• _Exercise instructions_:
Provide an exact reproduction of every entry.

• _Data for this task_:
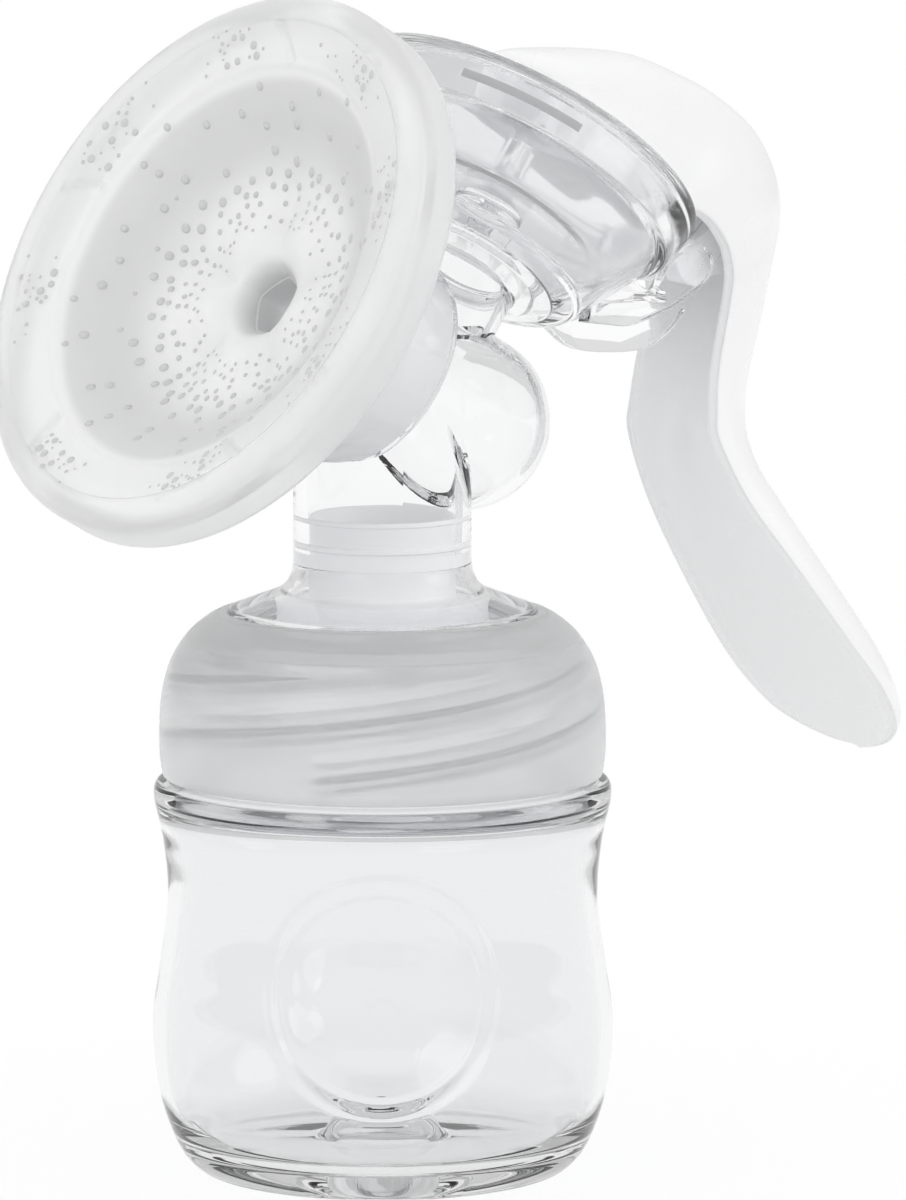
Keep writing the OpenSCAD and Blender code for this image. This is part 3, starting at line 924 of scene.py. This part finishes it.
# Middles of the clusters of dots on the outer band, in degrees from the top
CLUSTERS = (18, 61, 101, 156, 205, 248, 290, 331)
# Rows of dots on the slope: radius of the row, angle between dots, radius of a dot, share of places filled
DOT_ROWS = (
    (27.6, 15, 0.55, 0.75),
    (25.4, 19, 0.62, 0.8),
    (23.4, 17, 0.62, 0.8),
    (21.4, 19, 0.34, 0.6),
    (19.6, 13, 0.66, 0.85),
    (17.3, 9, 0.64, 0.92),
    (15.7, 8.5, 0.5, 0.85),
    (14.1, 8, 0.4, 0.9),
    (12.7, 8, 0.34, 0.85),
    (11.3, 9, 0.3, 0.8),
    (9.9, 10, 0.26, 0.75),
)


def build_dots():
    """Massage dots: clusters on the outer band, sparse large ones on the slope, small ones on the lobes."""
    rng = random.Random(7)
    bm = bmesh.new()
    taken = []

    def put(r, turn, radius, height, stretch=1.0):
        here, normal = face_point(r, turn)
        for other, reach in taken:
            if (other - here).length < reach + radius + DOT_GAP:
                return
        taken.append((here, radius))
        dot(bm, here, normal, radius, height, stretch)

    for middle in CLUSTERS:
        for _ in range(9):
            put(rng.uniform(30.8, 36.4), middle + rng.uniform(-7, 7), rng.choice((0.52, 0.6, 0.64)), 0.16)
        for _ in range(36):
            r, turn, size = rng.gauss(33.8, 2.0), middle + rng.gauss(0, 6), rng.choice((0.2, 0.26, 0.32))
            if 30.4 < r < 37.0:
                put(r, turn, size, 0.1)
    for row_r, gap, size, filled in DOT_ROWS:
        jitter = 0.35 + 0.02 * row_r
        height = 0.2 if size > 0.45 else 0.13
        for k in range(int(360 / gap)):
            if rng.random() < filled:
                r = row_r + rng.uniform(-jitter, jitter) + 0.5 * lobe(gap * k)
                turn = gap * k + rng.uniform(-0.2, 0.2) * gap
                put(r, turn, size * rng.uniform(0.85, 1.1), height, 1.1)
    bm.transform(ON_FUNNEL)
    flexing(piece("cushion_dots", bm, CUSHION_DOT, 60), "cushion", "petals", CONE_FLEX)


# ---- diaphragm and stem ----

# The two dark grips on the rim: angles of their middles, half their length in degrees, and their section
GRIP_MIDDLES = (-135, 135)
GRIP_HALF = 20
GRIP_SECTION = ((25.9, -4.7), (26.16, -4.7), (26.4, -3.6), (26.15, -3.6))
GRIP_STEPS = 36


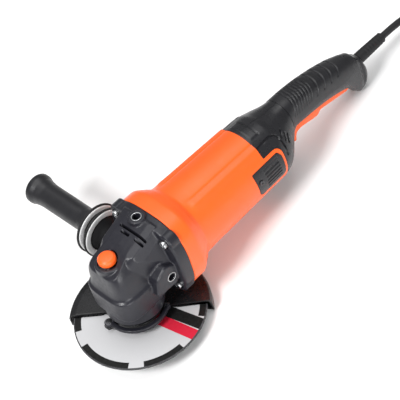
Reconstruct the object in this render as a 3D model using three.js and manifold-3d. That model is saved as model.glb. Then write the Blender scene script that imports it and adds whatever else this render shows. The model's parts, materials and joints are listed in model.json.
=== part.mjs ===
// Angle grinder for 150 mm wheels with a bar-type rear handle: paddle trigger, tool-free wheel guard,
// vibration-damped side handle, and a universal motor that drives the spindle through bevel gears.
//
// Units are millimetres. Most of the machine is laid out in the tool frame: the origin is the centre of
// the wheel's upper face, +Z runs up the spindle away from the wheel, +X runs back along the motor to the
// tail, and +Y points out along the side handle. The finished tool is then tipped back until the guard's
// rim and the handle's heel both stand on the bench, which is z = 0.

import * as THREE from 'three';
import { mergeVertices } from 'three/addons/utils/BufferGeometryUtils.js';
import { LoftGeometry } from 'three/addons/geometries/LoftGeometry.js';
import Module from 'manifold-3d';

const wasm = await Module();
wasm.setup();

// ---------------------------------------------------------------- driving dimensions

const GAP = 0.3; // clearance between pieces that touch or slide
const QUARTER = Math.PI / 2;
const FULL_TURN = Math.PI * 2;

const WHEEL = { radius: 75, bore: 11.1, thickness: 2.2 };
const MOTOR_HEIGHT = 70; // motor axis above the wheel's upper face
const SPINDLE_RADIUS = 7; // M14 thread
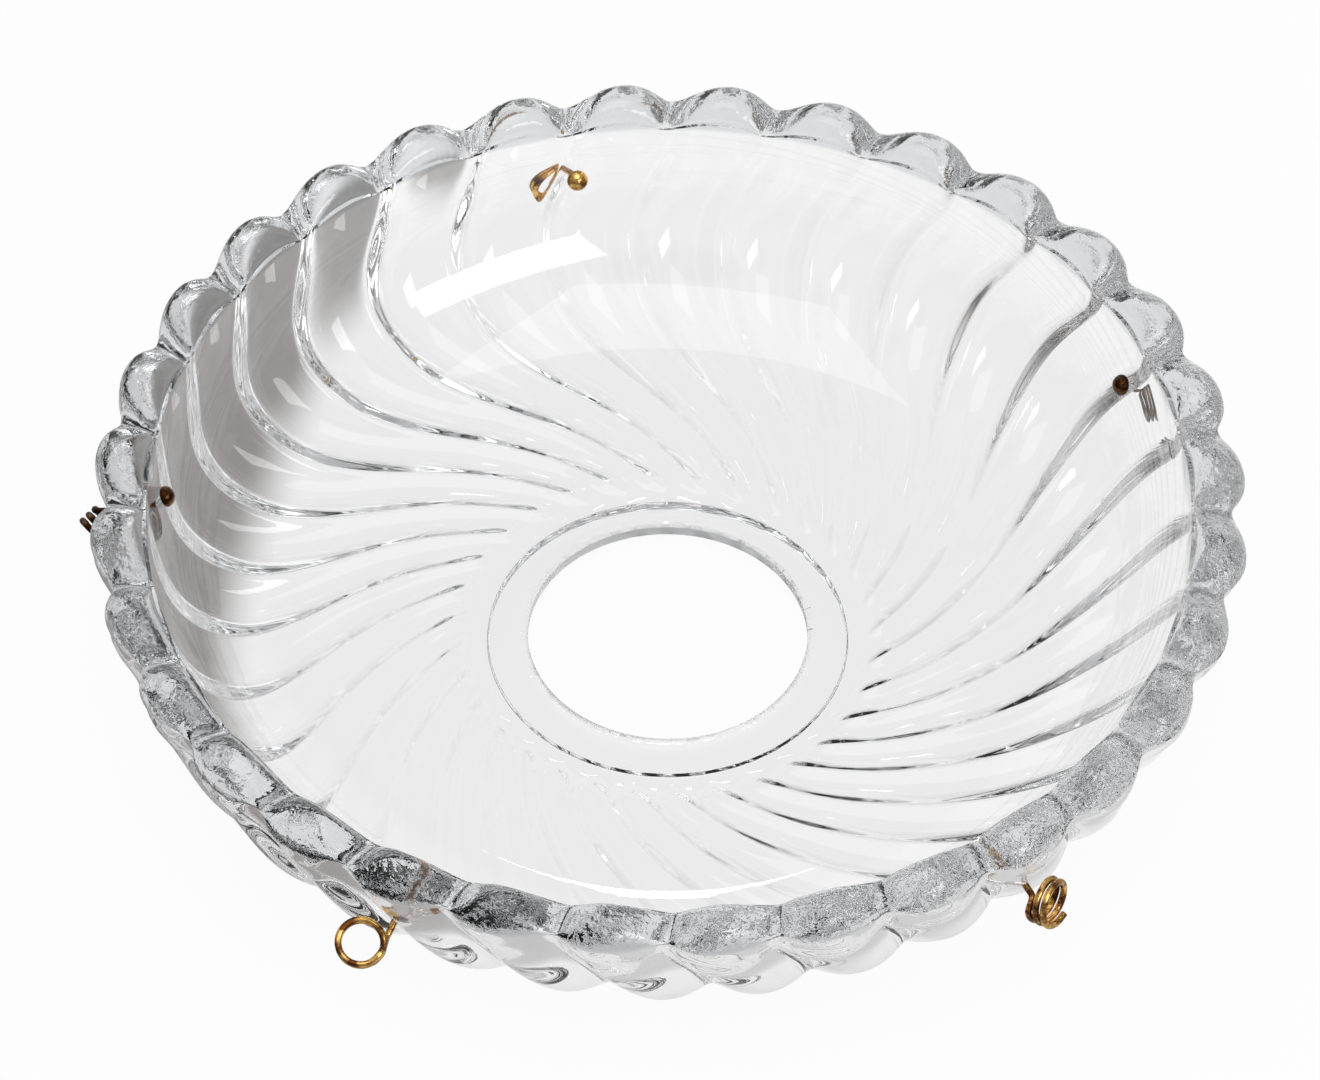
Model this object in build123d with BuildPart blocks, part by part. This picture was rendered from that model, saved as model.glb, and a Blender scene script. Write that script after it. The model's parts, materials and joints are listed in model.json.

• _Task result_:
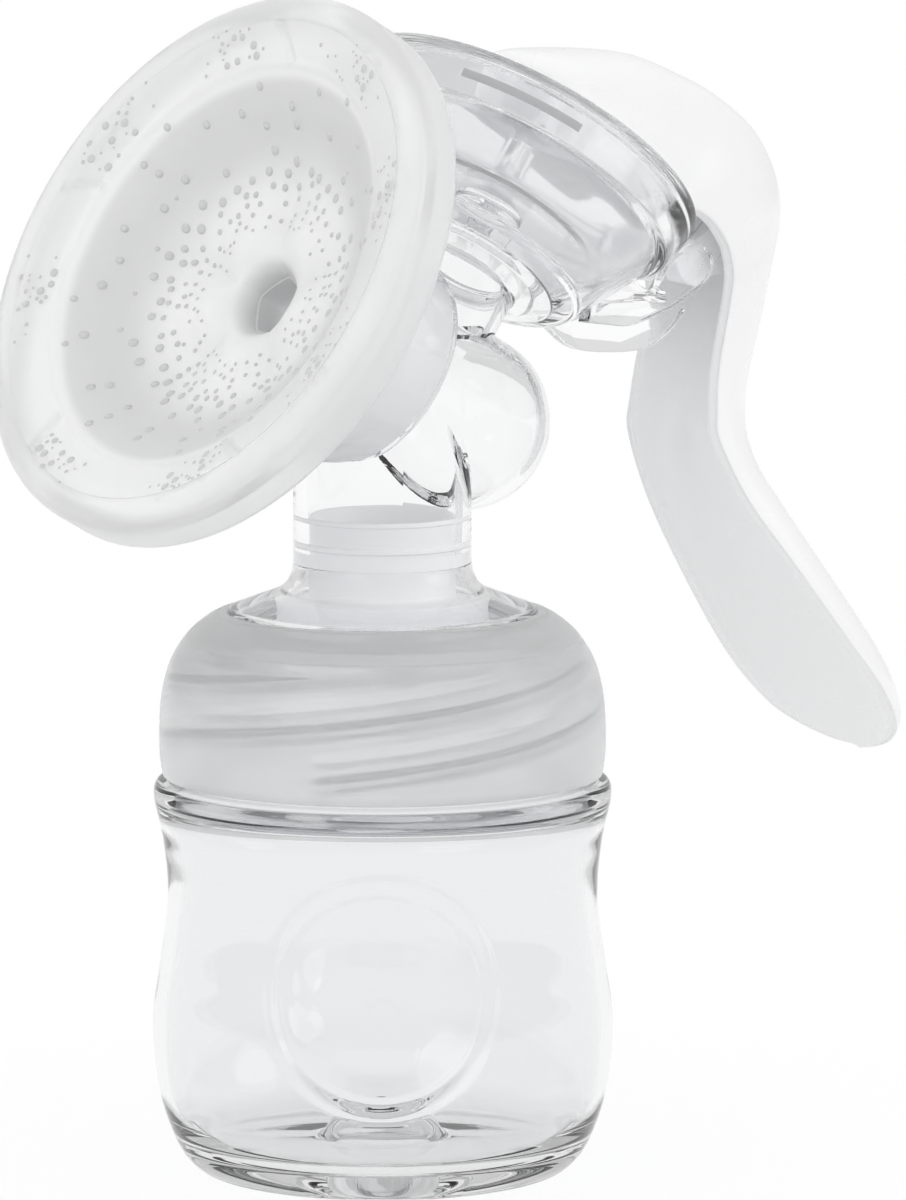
Keep writing the OpenSCAD and Blender code for this image. This is part 3, starting at line 924 of scene.py. This part finishes it.
# Middles of the clusters of dots on the outer band, in degrees from the top
CLUSTERS = (18, 61, 101, 156, 205, 248, 290, 331)
# Rows of dots on the slope: radius of the row, angle between dots, radius of a dot, share of places filled
DOT_ROWS = (
    (27.6, 15, 0.55, 0.75),
    (25.4, 19, 0.62, 0.8),
    (23.4, 17, 0.62, 0.8),
    (21.4, 19, 0.34, 0.6),
    (19.6, 13, 0.66, 0.85),
    (17.3, 9, 0.64, 0.92),
    (15.7, 8.5, 0.5, 0.85),
    (14.1, 8, 0.4, 0.9),
    (12.7, 8, 0.34, 0.85),
    (11.3, 9, 0.3, 0.8),
    (9.9, 10, 0.26, 0.75),
)


def build_dots():
    """Massage dots: clusters on the outer band, sparse large ones on the slope, small ones on the lobes."""
    rng = random.Random(7)
    bm = bmesh.new()
    taken = []

    def put(r, turn, radius, height, stretch=1.0):
        here, normal = face_point(r, turn)
        for other, reach in taken:
            if (other - here).length < reach + radius + DOT_GAP:
                return
        taken.append((here, radius))
        dot(bm, here, normal, radius, height, stretch)

    for middle in CLUSTERS:
        for _ in range(9):
            put(rng.uniform(30.8, 36.4), middle + rng.uniform(-7, 7), rng.choice((0.52, 0.6, 0.64)), 0.16)
        for _ in range(36):
            r, turn, size = rng.gauss(33.8, 2.0), middle + rng.gauss(0, 6), rng.choice((0.2, 0.26, 0.32))
            if 30.4 < r < 37.0:
                put(r, turn, size, 0.1)
    for row_r, gap, size, filled in DOT_ROWS:
        jitter = 0.35 + 0.02 * row_r
        height = 0.2 if size > 0.45 else 0.13
        for k in range(int(360 / gap)):
            if rng.random() < filled:
                r = row_r + rng.uniform(-jitter, jitter) + 0.5 * lobe(gap * k)
                turn = gap * k + rng.uniform(-0.2, 0.2) * gap
                put(r, turn, size * rng.uniform(0.85, 1.1), height, 1.1)
    bm.transform(ON_FUNNEL)
    flexing(piece("cushion_dots", bm, CUSHION_DOT, 60), "cushion", "petals", CONE_FLEX)


# ---- diaphragm and stem ----

# The two dark grips on the rim: angles of their middles, half their length in degrees, and their section
GRIP_MIDDLES = (-135, 135)
GRIP_HALF = 20
GRIP_SECTION = ((25.9, -4.7), (26.16, -4.7), (26.4, -3.6), (26.15, -3.6))
GRIP_STEPS = 36


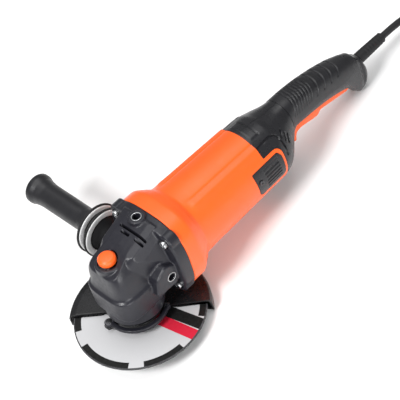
Reconstruct the object in this render as a 3D model using three.js and manifold-3d. That model is saved as model.glb. Then write the Blender scene script that imports it and adds whatever else this render shows. The model's parts, materials and joints are listed in model.json.
=== part.mjs ===
// Angle grinder for 150 mm wheels with a bar-type rear handle: paddle trigger, tool-free wheel guard,
// vibration-damped side handle, and a universal motor that drives the spindle through bevel gears.
//
// Units are millimetres. Most of the machine is laid out in the tool frame: the origin is the centre of
// the wheel's upper face, +Z runs up the spindle away from the wheel, +X runs back along the motor to the
// tail, and +Y points out along the side handle. The finished tool is then tipped back until the guard's
// rim and the handle's heel both stand on the bench, which is z = 0.

import * as THREE from 'three';
import { mergeVertices } from 'three/addons/utils/BufferGeometryUtils.js';
import { LoftGeometry } from 'three/addons/geometries/LoftGeometry.js';
import Module from 'manifold-3d';

const wasm = await Module();
wasm.setup();

// ---------------------------------------------------------------- driving dimensions

const GAP = 0.3; // clearance between pieces that touch or slide
const QUARTER = Math.PI / 2;
const FULL_TURN = Math.PI * 2;

const WHEEL = { radius: 75, bore: 11.1, thickness: 2.2 };
const MOTOR_HEIGHT = 70; // motor axis above the wheel's upper face
const SPINDLE_RADIUS = 7; // M14 thread
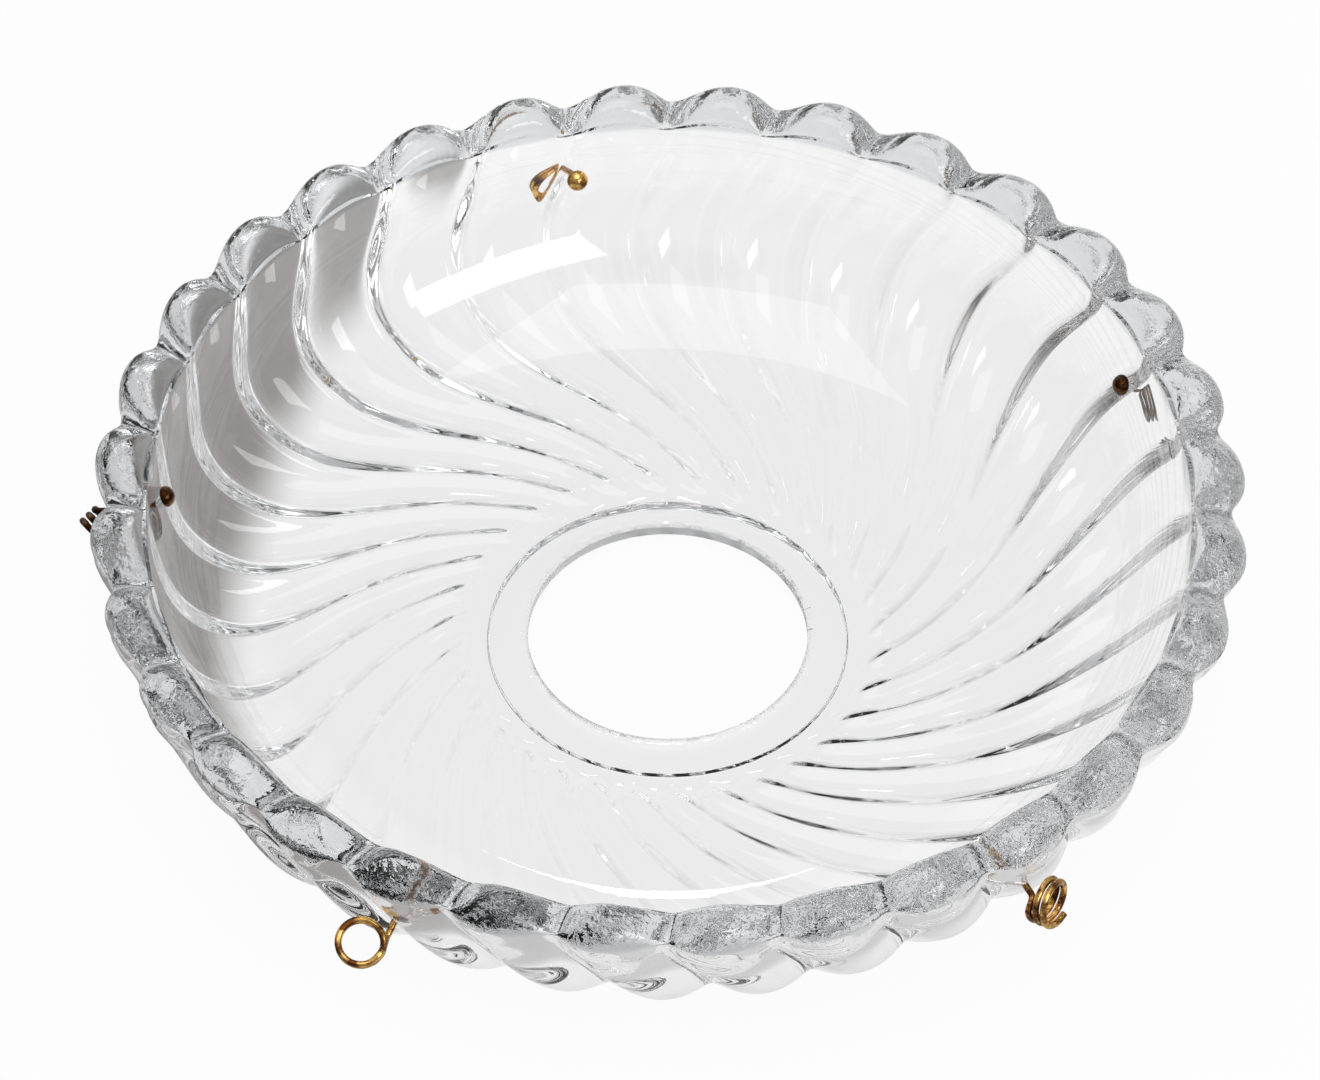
Model this object in build123d with BuildPart blocks, part by part. This picture was rendered from that model, saved as model.glb, and a Blender scene script. Write that script after it. The model's parts, materials and joints are listed in model.json.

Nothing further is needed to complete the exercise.